Cuando le preguntamos por el futuro, confiesa que tras lo vivido ha aprendido a no hacer planes a largo plazo: «Estoy muy enfocada en el hoy, como mucho pienso en unos meses hacia adelante», afirma.

Años antes de que estallara la guerra en Ucrania llegaron a España Maria Koval (37 años), su esposo y sus tres hijos. En su caso la decisión de abandonar su país vino provocada porque el mayor padece parálisis cerebral. Su vida en su país “era bastante buena, yo trabajaba como agente inmobiliario, y mi esposo ganaba bien, trabajaba en construcción y tenía su equipo”. Maria afirma que la influencia que ha tenido durante mucho tiempo la Unión Soviética en Ucrania “afectó mucho a la forma de pensar de nuestra sociedad”, y ante ciertas circunstancias “tienen la mente cerrada”. “La vida es muy corta”, y por el bien de su hijo, “decidimos cambiar algo”. Su hermano le recomendó que viajaran a España y no lo pensó. “Vinimos a Madrid, no sabíamos nada de español. Dos meses después de llegar nos acogió el centro de San Juan de Dios en Ciempozuelos”. Les concedieron el permiso de residencia por razones humanitarias “y empezamos nuestra vida fuera del programa. “. Al dedicarse a la construcción, su esposo tuvo más fácil encontrar un trabajo, “yo tengo el grado en Psicología pero no puedo trabajar aquí porque no he homologado mi título”, señala Maria. Por el momento trabaja en el turno de noche de unos grandes almacenes, porque le permite compatibilizarlo con el cuidado de sus hijos. “Es muy duro, pero no tengo otra opción por el momento”. De nuevo, afirma que el idioma ha sido una de las dificultades más importantes a las que se han enfrentado, así como la vivienda: “A los refugiados nos preocupa mucho el tema del alquiler, porque es casi imposible encontrar algo” asumible “y porque los recién llegados no tienen avales”, apunta. No obstante, confiesa que “nosotros lo tuvimos más fácil que los que han venido por la guerra, porque pudimos pensarlo, estábamos preparados y sabíamos lo que queríamos hacer”.
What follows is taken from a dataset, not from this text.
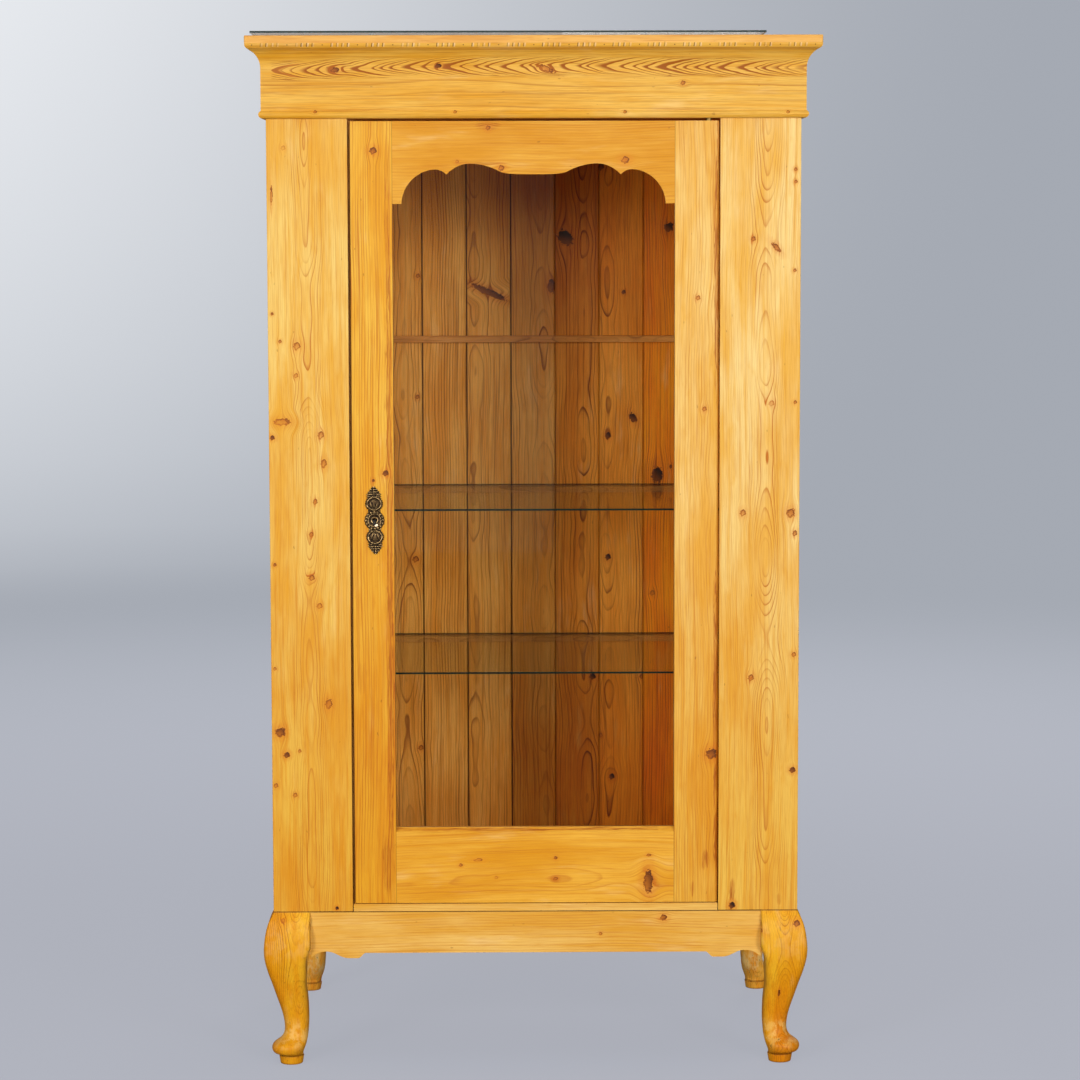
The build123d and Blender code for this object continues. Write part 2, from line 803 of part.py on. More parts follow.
with BuildPart() as door_bottom_rail:
    with BuildSketch(Plane.YZ.offset(glazed_left)):
        with BuildLine():
            Polyline(
                (front, door_low),
                (front, bottom_rail_top - rail_chamfer_height),
                (front + rail_chamfer_depth, bottom_rail_top),
                (glass_front, bottom_rail_top),
                (glass_front, rebate_low),
                (door_back, rebate_low),
                (door_back, door_low),
                close=True,
            )
        make_face()
    extrude(amount=2 * glazed_half)
    with BuildSketch(Plane.XZ.offset(-(door_middle - tenon_thickness / 2))):
        for side in (-1, 1):
            with Locations(
                (glazed_centre + side * (glazed_half + tenon_length / 2), sum(bottom_tenon) / 2)
            ):
                Rectangle(tenon_length, bottom_tenon[1] - bottom_tenon[0])
    extrude(amount=-tenon_thickness)
save(door_bottom_rail, "door_bottom_rail")

# ---------------------------------------------------------------- glazing
pane_half = glazed_half + rebate_width - glazing_clearance
save(
    board(
        glazed_centre - pane_half,
        glazed_centre + pane_half,
        glass_front,
        glass_back,
        rebate_low,
        rebate_high - glazing_clearance,
        ease=pane_arris,
    ),
    "door_glass",
)

bead_outer = glazed_half + rebate_width
with BuildPart() as glazing_side_beads:
    for side in (-1, 1):
        with Locations(
            (
                glazed_centre + side * (bead_outer - bead_width / 2),
                (glass_back + door_back) / 2,
                (rebate_low + rebate_high) / 2,
            )
        ):
            Box(bead_width, door_back - glass_back, rebate_high - rebate_low)
    chamfer(glazing_side_beads.edges(), arris / 2)
save(glazing_side_beads, "glazing_side_beads")

with BuildPart() as glazing_cross_beads:
    for level in (rebate_low + bead_width / 2, rebate_high - bead_width / 2):
        with Locations((glazed_centre, (glass_back + door_back) / 2, level)):
            Box(2 * (bead_outer - bead_width), door_back - glass_back, bead_width)
    chamfer(glazing_cross_beads.edges(), arris / 2)
save(glazing_cross_beads, "glazing_cross_beads")


# ---------------------------------------------------------------- pivots
def pivot_pin(end, way, gap):
    """A pin on a small plate let into the end of the stile, with a collar in the gap."""
    with BuildPart() as pin:
        with BuildSketch(Plane.XY.offset(end)):
            with Locations((pivot_x, door_middle)):
                Rectangle(pin_plate_length, pivot_plate_width)
        extrude(amount=way * pivot_plate_thickness)
        with BuildSketch(Plane.XY.offset(end)):
            with Locations((pivot_x, door_middle)):
                Circle(pivot_collar_radius)
        extrude(amount=-way * gap)
        with BuildSketch(Plane.XY.offset(end + way * pivot_depth)):
            with Locations((pivot_x, door_middle)):
                Circle(pivot_radius)
        extrude(amount=-way * (pivot_depth + gap + pivot_reach))
    return pin


def pivot_socket(face, way):
    """The plate let into the frame that the pin turns in."""
    with BuildPart() as socket:
        with BuildSketch(Plane.XY.offset(face)):
            with Locations((pivot_x, door_middle)):
                Rectangle(pivot_plate_length, pivot_plate_width)
                Circle(pivot_radius + pivot_clearance, mode=Mode.SUBTRACT)
        extrude(amount=way * pivot_plate_thickness)
    return socket


save(pivot_pin(door_high, -1, door_top_gap - collar_clearance), "upper_pivot_pin")
save(pivot_pin(door_low, 1, door_bottom_gap - collar_clearance), "lower_pivot_pin")
save(pivot_socket(body_top, 1), "upper_pivot_socket")
save(pivot_socket(floor_top, -1), "lower_pivot_socket")

# ---------------------------------------------------------------- lock
with BuildPart() as lock_case:
    with Locations((lock_middle_x, (lock_front + lock_back) / 2, keyhole_height)):
        Box(lock_width, lock_back - lock_front, lock_height)
    with Locations((lock_middle_x, (lock_front + lock_wall + lock_back) / 2, keyhole_height)):
        Box(
            lock_width - 2 * lock_wall,
            lock_back - lock_front - lock_wall,
            lock_height - 2 * lock_wall,
            mode=Mode.SUBTRACT,
        )
    # mouth for the bolt in the selvedge
    with Locations((door_left, bolt_y, bolt_middle)):
        Box(
            4 * lock_wall,
            bolt_thickness + 2 * bolt_clearance,
            bolt_height + 2 * bolt_clearance,
            mode=Mode.SUBTRACT,
        )
    # keyhole and the drill pin's place
    with BuildSketch(Plane.XZ.offset(-lock_front)):
        with Locations((keyhole_x, keyhole_height)):
            Circle(keyhole_radius)
        with Locations((keyhole_x, keyhole_height - keyhole_slot_length / 2)):
            Rectangle(keyhole_slot_width, keyhole_slot_length)
    extrude(amount=-lock_wall, mode=Mode.SUBTRACT)
save(lock_case, "lock_case")

with BuildPart() as lock_cover:
    with BuildSketch(Plane.XZ.offset(-lock_back)):
        with Locations((lock_middle_x, keyhole_height)):
            Rectangle(lock_width, lock_height)
            with GridLocations(lock_screw_pitch, lock_height - 2 * lock_screw_inset, 2, 2):
                Circle(screw_radius, mode=Mode.SUBTRACT)
    extrude(amount=-lock_cover_thickness)
save(lock_cover, "lock_cover")

with BuildPart() as lock_screws:
    with BuildSketch(Plane.XZ.offset(-lock_back)):
        with Locations((lock_middle_x, keyhole_height)):
            with GridLocations(lock_screw_pitch, lock_height - 2 * lock_screw_inset, 2, 2):
                Circle(screw_radius)
    extrude(amount=-lock_cover_thickness)
save(lock_screws, "lock_screws")

with BuildPart() as lock_bolt:
    with Locations((door_left + bolt_length / 2, bolt_y, bolt_middle)):
        Box(bolt_length, bolt_thickness, bolt_height)
    chamfer(lock_bolt.edges().group_by(Axis.X)[0], bolt_nose)
    # notch that the key's bit turns in
    with Locations((keyhole_x, bolt_y, bolt_middle - bolt_height / 2)):
        Box(talon_width, bolt_thickness, 2 * talon_height, mode=Mode.SUBTRACT)
save(lock_bolt, "lock_bolt")

with BuildPart() as keeper_plate:
    with BuildSketch(Plane.YZ.offset(-opening_half)):
        with Locations((bolt_y, bolt_middle)):
            Rectangle(keeper_width, keeper_length)
            Rectangle(bolt_thickness + 2 * keeper_play, bolt_height + 2 * keeper_play, mode=Mode.SUBTRACT)
            with GridLocations(0, keeper_length - 2 * keeper_screw_inset, 1, 2):
                Circle(screw_radius, mode=Mode.SUBTRACT)
    extrude(amount=-keeper_thickness)
save(keeper_plate, "keeper_plate")

with BuildPart() as keeper_screws:
    with BuildSketch(Plane.YZ.offset(-opening_half)):
        with Locations((bolt_y, bolt_middle)):
            with GridLocations(0, keeper_length - 2 * keeper_screw_inset, 1, 2):
                Circle(screw_radius)
    extrude(amount=-screw_length)
save(keeper_screws, "keeper_screws")

# ---------------------------------------------------------------- escutcheon
escutcheon_tip_place = escutcheon_height / 2 - escutcheon_tip_length
ring_radius = escutcheon_boss_radius - escutcheon_ring_inset

with BuildPart() as escutcheon:
    with BuildSketch(Plane.XZ.offset(-front)):
        with Locations(Location((keyhole_x, keyhole_height), escutcheon_lean)):
            Circle(escutcheon_boss_radius)
            for side in (-1, 1):
                with Locations((0, side * escutcheon_fan_place / 2)):
                    Rectangle(escutcheon_neck_width, escutcheon_fan_place / 2)
                with Locations((0, side * escutcheon_fan_place)):
                    Circle(escutcheon_fan_radius)
                with Locations((0, side * escutcheon_crest_place)):
                    Ellipse(escutcheon_crest_radius, escutcheon_crest_length)
                with Locations((0, side * escutcheon_tip_place)):
                    Ellipse(escutcheon_tip_radius, escutcheon_tip_length)
    extrude(amount=escutcheon_thickness)
    with BuildSketch(Plane.XZ.offset(-front + escutcheon_thickness)):
        with Locations((keyhole_x, keyhole_height)):
            Circle(ring_radius)
            Circle(ring_radius - escutcheon_ring_width, mode=Mode.SUBTRACT)
    extrude(amount=escutcheon_ring_height)
    with BuildSketch(Plane.XZ.offset(-front)):
        with Locations((keyhole_x, keyhole_height)):
            Circle(keyhole_radius)
        with Locations((keyhole_x, keyhole_height - keyhole_slot_length / 2)):
            Rectangle(keyhole_slot_width, keyhole_slot_length)
    extrude(amount=escutcheon_thickness, mode=Mode.SUBTRACT)
save(escutcheon, "escutcheon")

with BuildPart() as escutcheon_pins:
    for side in (-1, 1):
        lean = radians(escutcheon_lean)
        reach = side * escutcheon_tip_place
        spot = (keyhole_x - reach * sin(lean), keyhole_height + reach * cos(lean))
        with BuildSketch(Plane.XZ.offset(-front + escutcheon_thickness)):
            with Locations(spot):
                Circle(escutcheon_pin_head)
        extrude(amount=escutcheon_pin_head / 2)
save(escutcheon_pins, "escutcheon_pins")

# ---------------------------------------------------------------- shelves and loose sheet
for shelf_name, top in (("lower", shelf_tops[0]), ("upper", shelf_tops[1])):
    save(
        board(
            -shelf_width / 2,
            shelf_width / 2,
            front + shelf_setback,
            front + shelf_setback + shelf_depth,
            top - shelf_glass,
            top,
            ease=glass_arris,
        ),
        f"{shelf_name}_glass_shelf",
    )

sheet_low = cabinet_top + pad_height
sheet_front = front - sheet_setback
save(
    board(
        sheet_offset - shelf_width / 2,
        sheet_offset + shelf_width / 2,
        sheet_front,
        sheet_front + shelf_depth,
        sheet_low,
        sheet_low + shelf_glass,
        ease=glass_arris,
    ),
    "top_glass_sheet",
)

with BuildPart() as glass_pads:
    with BuildSketch(Plane.XY.offset(cabinet_top)):
        with Locations((sheet_offset, sheet_front + shelf_depth / 2)):
            with GridLocations(pad_spread, shelf_depth - 2 * pad_inset, 2, 2):
                Circle(pad_radius)
    extrude(amount=pad_height)
    fillet(glass_pads.edges().group_by(Axis.Z)[-1], pad_round)
save(glass_pads, "glass_pads")
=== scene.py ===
from functools import partialmethod
import math
from types import SimpleNamespace

import bmesh
import bpy
from mathutils import Matrix, Vector


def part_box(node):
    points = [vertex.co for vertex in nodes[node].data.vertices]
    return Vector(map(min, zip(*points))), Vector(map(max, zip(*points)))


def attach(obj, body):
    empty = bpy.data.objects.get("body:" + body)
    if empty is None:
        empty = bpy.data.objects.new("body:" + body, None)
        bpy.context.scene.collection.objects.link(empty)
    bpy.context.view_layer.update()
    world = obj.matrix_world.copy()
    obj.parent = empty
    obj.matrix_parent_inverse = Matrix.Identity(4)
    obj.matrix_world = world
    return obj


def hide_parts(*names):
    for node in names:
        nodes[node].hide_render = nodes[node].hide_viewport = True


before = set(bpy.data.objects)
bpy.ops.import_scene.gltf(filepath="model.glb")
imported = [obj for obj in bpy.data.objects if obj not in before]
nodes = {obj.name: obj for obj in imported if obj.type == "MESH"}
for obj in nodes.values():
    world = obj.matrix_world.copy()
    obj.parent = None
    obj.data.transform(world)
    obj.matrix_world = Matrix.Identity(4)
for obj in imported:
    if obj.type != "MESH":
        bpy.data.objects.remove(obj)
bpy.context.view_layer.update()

# The looks of a waxed pine display cabinet with one glazed door. Metres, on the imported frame.
# x runs to the right as seen from the front, y to the back, z up from the floor.

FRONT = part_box("left_pilaster")[0][1]      # face of the pilasters and the door
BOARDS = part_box("back_board_05")[0][1]     # front of the back boards


# ---- node writing
def shade(red, green, blue):
    """A colour given as it looks on a screen, 0 to 255, turned into the linear colour that nodes use."""
    linear = []
    for part in (red, green, blue):
        part /= 255
        linear.append(part / 12.92 if part <= 0.04045 else ((part + 0.055) / 1.055) ** 2.4)
    return (*linear, 1)


def by_name(sockets):
    """Sockets by their names, in small letters and with _ for a space. The first of a name counts."""
    return SimpleNamespace(**{socket.name.lower().replace(" ", "_"): socket for socket in reversed(sockets)})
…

En Madrid su familia ha encontrado colegios especiales para su hijo con discapacidad “en Aranjuez, es muy bueno, los profesores, los técnicos, son buena gente”. Incluso le han ayudado a comunicarse en nuestro idioma: “Al principio usaban pictogramas, ahora ya entiende el español y puede contestar, sabe muchas palabras”, afirma orgullosa. Los dos más pequeños aún no se han integrado por completo, pero están en ello. “Están bien, tienen amigos”, pero les ha costado el colegio y ciertas asignaturas, sobre todo a la mediana, dice Maria.

Pese a todo, no se plantean volver. Perdieron su casa en un bombardeo “no tenemos dónde volver, y ahora ya no queremos”. Han podido comprar un piso y, como muchas otras familias españolas, se concentran en salir adelante y pagar la hipoteca.